Juniper is finally getting hold of this and boosting their training programs. But none of the other vendors seem to have realised how fundamental this could be to their success.
The failure of Nortel, the rise of HP
In real terms, Nortel has been the only practical competitor for a long time. As it stumbled to it’s final, unlamented demise, the startups have been reluctant to go head to head with Cisco even though the opportunity existed. It’s something like the Google or Microsoft effect that blocks investment.
It became clear that HP was building a network product range about three years ago. (Probably about the time Cisco started planning their UCS server offering). Cisco and HP appear to be going head to head. I doubt very much that HP has the capability to deliver ((HP has wasted it’s engineering capability and seems unlikely to build something of value to me in the near future. If they stay persistent over five years, then maybe….)) and suspect that HP will lose, thus reinforcing the ‘invulnerable Cisco’ concept.

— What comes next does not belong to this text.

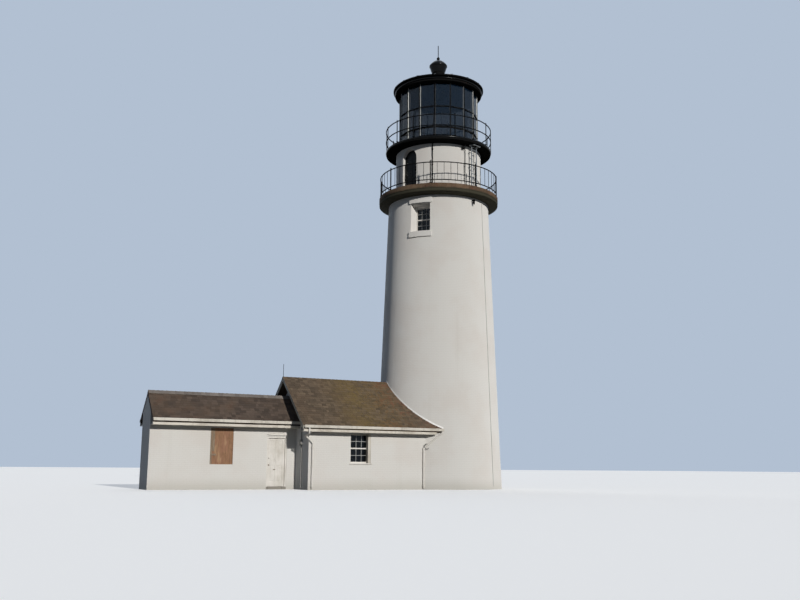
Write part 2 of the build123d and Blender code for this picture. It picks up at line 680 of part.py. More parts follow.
def workroom():
    """The gabled room against the tower: floor, walls, roof, window sashes and edge boards."""
    tower = shaft_solid()
    args = (0.0, ROOM_RIDGE_Z, ROOM_SLOPE)
    inner_w = ROOM_HALF_W - ROOM_WALL_T
    inner_x = ROOM_X + ROOM_WALL_T
    half_door = PASSAGE_INNER_DOOR_W / 2

    floor = box(inner_x, -1, -inner_w, inner_w, 0, FLOOR_T) - tower
    save("workroom_floor", floor + box(ROOM_X, inner_x, -half_door, half_door, 0, FLOOR_T))

    half_win = ROOM_WINDOW_W / 2
    for side, name in ((-1, "front"), (1, "back")):
        wall = side_wall(side, 0.0, ROOM_HALF_W, ROOM_WALL_T, ROOM_RIDGE_Z, ROOM_SLOPE, ROOM_X, -1)
        hole = box(
            ROOM_WINDOW_X - half_win, ROOM_WINDOW_X + half_win,
            side * (inner_w - 1), side * (ROOM_HALF_W + 1), ROOM_WINDOW_Z0, ROOM_WINDOW_Z1,
        )
        save(f"workroom_{name}_wall", wall - tower - hole)
        slab = roof_slab(side, 0.0, ROOM_EAVE_Y, ROOM_RIDGE_Z, ROOM_SLOPE, ROOM_RAKE_X + RAKE_BOARD_T, -1)
        save(f"workroom_roof_{name}", slab - tower)

    for y0, y1, name in ((-inner_w, -half_door, "front"), (half_door, inner_w, "back")):
        section = [(y0, 0), (y1, 0), (y1, roof_under(y1, *args)), (y0, roof_under(y0, *args))]
        save(f"gable_wall_{name}", along_x(section, ROOM_X, inner_x))
    side_z = roof_under(half_door, *args)
    over = [
        (-half_door, INNER_DOOR_TOP_Z), (half_door, INNER_DOOR_TOP_Z), (half_door, side_z),
        (0, roof_under(0, *args)), (-half_door, side_z),
    ]
    save("gable_wall_over_door", along_x(over, ROOM_X, inner_x))

    boards = None
    drop = RAKE_BOARD_H * math.sqrt(1 + ROOM_SLOPE * ROOM_SLOPE)
    for side in (-1, 1):
        eave = side * ROOM_EAVE_Y
        section = [
            (0, ROOM_RIDGE_Z), (eave, ROOM_EAVE_Z), (eave, ROOM_EAVE_Z - drop), (0, ROOM_RIDGE_Z - drop)
        ]
        board = along_x(section, ROOM_RAKE_X, ROOM_RAKE_X + RAKE_BOARD_T)
        boards = board if boards is None else boards + board
    save("workroom_rake_boards", boards)
    rod_x = ROOM_RAKE_X + RIDGE_ROD_INSET
    save("ridge_rod", upright_bar(rod_x, 0, ROOM_RIDGE_Z, RIDGE_ROD_H, RIDGE_ROD_R))


def workroom_windows():
    """The sashes of the front and back windows, set back in the walls."""
    width = ROOM_WINDOW_W
    height = ROOM_WINDOW_Z1 - ROOM_WINDOW_Z0
    frame, panes = sash(width, height)
    mid_z = (ROOM_WINDOW_Z0 + ROOM_WINDOW_Z1) / 2
    frames, glass = [], []
    for turn, y in ((-90, -ROOM_HALF_W + ROOM_WINDOW_DEPTH), (90, ROOM_HALF_W - ROOM_WINDOW_DEPTH)):
        place = Pos(ROOM_WINDOW_X, y, mid_z) * Rot(0, 0, turn)
        frames.append(place * frame)
        glass += [place * pane for pane in panes]
    save("workroom_window_sashes", *frames)
    return glass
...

Bottom Feeders and Niche Players
Bottom feeders such as Foundry and Extreme have managed to make a living around the lower cost end of the market, in Cisco’s shadow or in niche markets that Cisco didn’t cover well. But these products are disappearing (Foundry is now part of Brocade((still can’t believe that a storage switch company thinks they can be a networking company, really it’s not the same thing)) for example and Extreme is doing OEM to stay viable ). These products reinforce the value of Cisco’s products by delivering low feature sets, poorly supported and generally lesser products.
More interestingly, niche players have appeared such a Blade Networks, Arista, Force10 and other to fulfill certain niche markets that Cisco cannot address because it’s too big and because they are so expensive. These companies can cover ground that Cisco will never compete in.
And because Cisco charges so much, these companies have room to exist.
Customer Standards
Many companies have a ‘Cisco only’ policy. Again, the poor products and low quality services and support from Cisco’s competitors have meant that Cisco uses it’s tech support leadership to close accounts to competitor products.
In recent meetings, I am seeing reluctance at Management level to pony up the big bucks for Microsoft upgrades. Windows XP is doing just fine, and Windows 7 isn’t a killer product. This might be creating a precedent for IT where upgrades will be bypassed, and quite possibly for a long time.
Sixty Five percent
So I’m sure that John Chambers is pretty pleased with himself, bilking customers with large markup on product, and he has getting away with it for the last ten years or so. And those early share holders who made a lot of money pretty quickly are pretty happy to.
But now I’m looking to the alternative suppliers. And I’m revisiting design principles that I used back in the 1990′s when networking was astronomically expensive and difficult.
- Can I self spare this product with on-site spares instead of purchased hardware maintenance ?
- Can I have lower service levels and risk some service impact on non-core services ?
- Can management sign off on lower capex / opex and accept some service risk ?
- Can I reuse retired or slightly older assets instead of buying new ?
- Can I get smaller units and risk the growth path ?
And I’m looking at those smaller, second tier suppliers:
- Have they got viable products in a niche market ?
- What are their support arrangements and can I live with those ?
- Can I live without certain feature ?
- What about lower SLA’s ?
- Is this a technology that Cisco does badly ? (there are quite a few of those)
Recession Networking
It could be time to start thinking recession networking, and consider cutting some Cisco out of your budget. If Cisco is going to take sixty five percent gross profit on the deal then I’m wondering whether my business owners / shareholders should be getting that cash. I want to keep my job, not keep Cisco rolling in cash.